Chinese halal market seen as source of rich potential

Thai exporters are being urged to tap into China’s expanding Muslim food market.

“China is one of the world’s most eye-catching halal food markets,
as Muslims there total more than 30 million, or 2.3% of China’s
population,” said Srirat Rastapana, director-general of the Export
Promotion Department.

“Demand for halal food is rapidly growing in Ningxia and Gansu provinces and in Inner Mongolia.”

The world’s Muslim population is about two billion or 29% of the
total. Muslim consumers total 8 million in North America, 18 million in
Europe, and 200 million in Indonesia.

The global halal market was estimated to be worth $547 billion in
2009 and is expected to grow to more than $550 billion in 2010, said
Mrs Srirat.

Thailand is the fifth-largest halal food exporter, controlling a
5.6% market share. In 2008, Thai halal exports were worth 5.19 billion
baht, up 53.3% from 2007.

The Thai government aims to expand halal food exports by at least
10% a year between 2010 and 2014, helped by new strategies to drive the
development of products for Muslim markets.
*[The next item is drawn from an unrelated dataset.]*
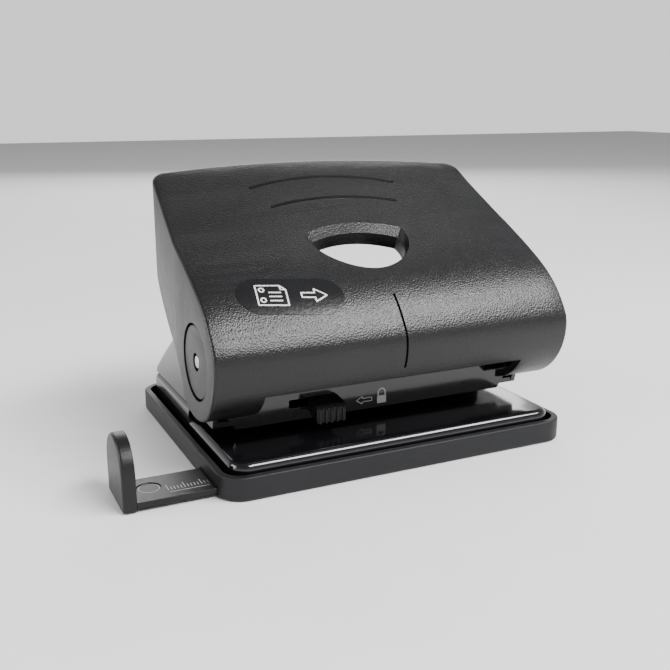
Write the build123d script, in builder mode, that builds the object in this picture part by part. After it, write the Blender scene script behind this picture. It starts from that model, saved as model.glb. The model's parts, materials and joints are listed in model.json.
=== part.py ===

A panel on halal industry development, chaired by Deputy Prime
Minister Korbsak Sabhavasu, approved strategies to develop the industry
last year. They include meeting world halal standards and conforming to
domestic demand, promoting the competitiveness of both entrepreneurs
and workers in the industry, increasing Thailand’s capability in
certifying food as halal, and expanding markets and upgrading research
and development.

The targeted products are vegetables, fruit, fishery and livestock
products and tourism and health care services. The strategy calls for
the five southern provinces of Pattani, Yala, Narathiwat, Satun and
Songkhla to become the production base for halal products.

The department will also focus on health by promoting rice, fruit and organic halal food.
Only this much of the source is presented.